Gary Rohan, a bigger influence on this game than his possession tally would indicate, cashed in with a couple of goals. Sinclair posted a third. And still the margin grew, out to 75 points before another Daniher goal just before the bell.
And still the Swans kept going, Franklin now put on ice but the rest of the relentless Sydney runners still doing their stuff. The pace had well and truly come off during the last term, but two Essendon goals were both answered, the final siren in the end a relief for both teams.
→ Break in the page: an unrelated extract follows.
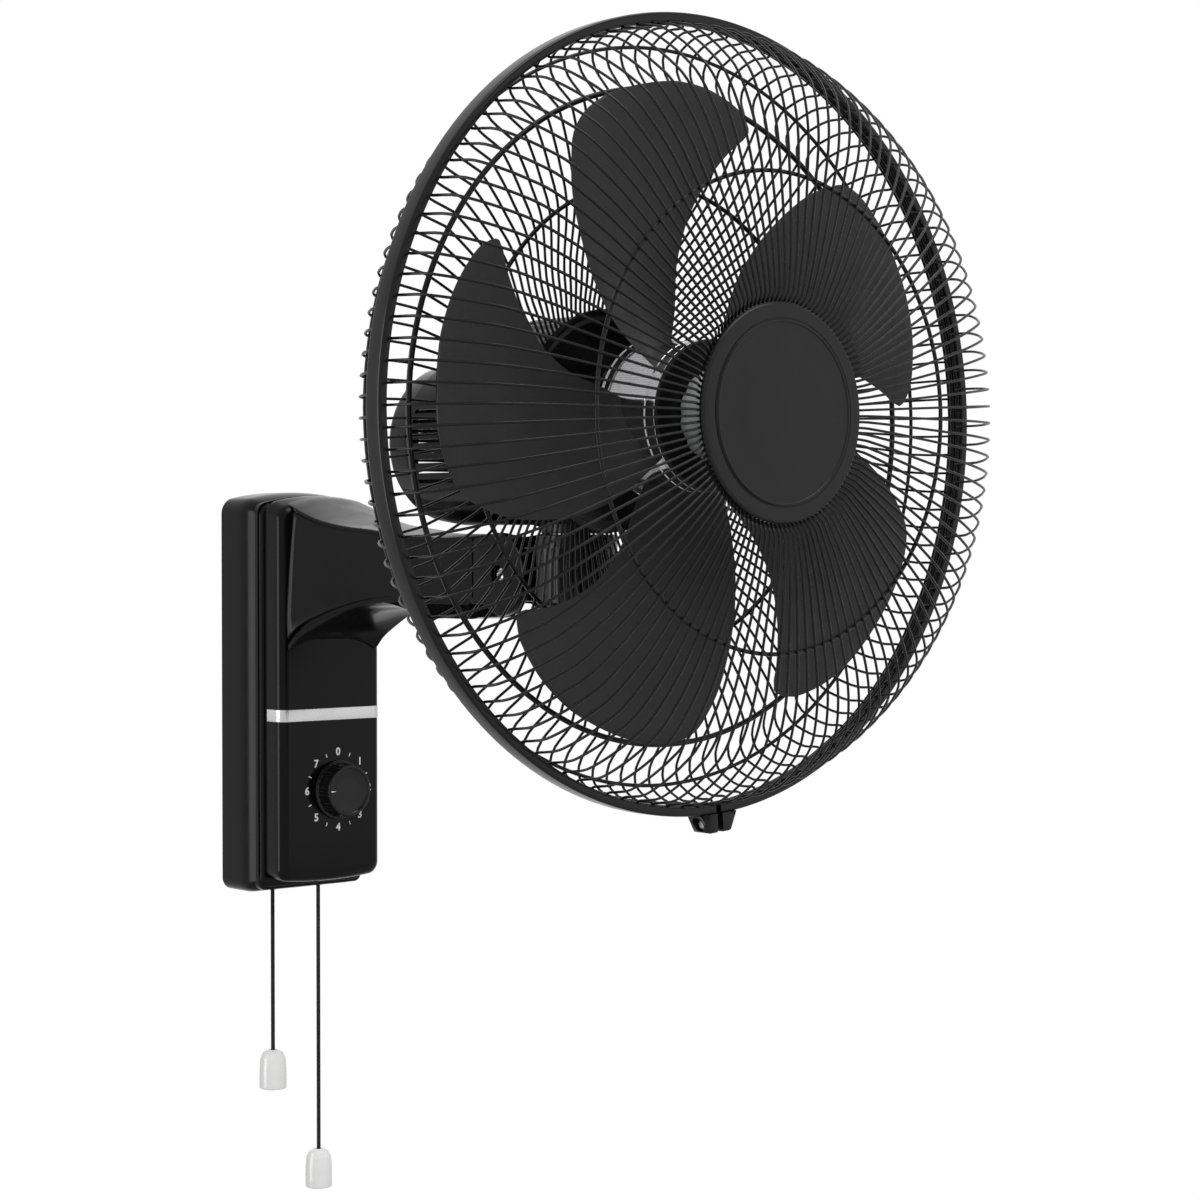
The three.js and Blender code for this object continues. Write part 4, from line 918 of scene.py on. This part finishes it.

The Bombers bid farewell to a favourite son in Jobe Watson and to an adopted one in James Kelly, that moment still meaningful despite the carnage which had just taken place.
And Sydney was suitably respectful. Winning another final, albeit this convincingly, is hardly a novelty after 19 finals appearances in 22 years. It’s finals business as usual once again. And boy, do the Swans do it well.
SYDNEY 3.2 13.5 17.5 19.7 (121)
ESSENDON 1.3 3.4 5.8 8.8 (56)
Goals – SYDNEY: Franklin 4, Sinclair 3, Towers 3, Kennedy 2, Heeney 2, Rohan 2, Papley, Lloyd, Jack. ESSENDON: Daniher 3, Begley 2, Heppell, Myers, Fantasia.
Best – SYDNEY: Kennedy, Parker, Sinclair, Towers, Grundy, Lloyd, Franklin. ESSENDON: Daniher, Gleeson, Parish, Zaharakis, McGrath.
Umpires: Hosking, Chamberlain, Meredith
Crowd: 46,323 at the SCG
A great win indeed for the Swans and I’m not worried about any of their potential opponents.
But I worry terrible about that “off day” or key injury during a game.
Last year’s grand final is an important reminder that once finals kick in, you can’t have any off days.
It doesn’t matter how ominous the Swans are today, it can all go wrong so easily.
It was the way the Swans players just barged through or shook off the Bombers’ tackles that was most disappointing.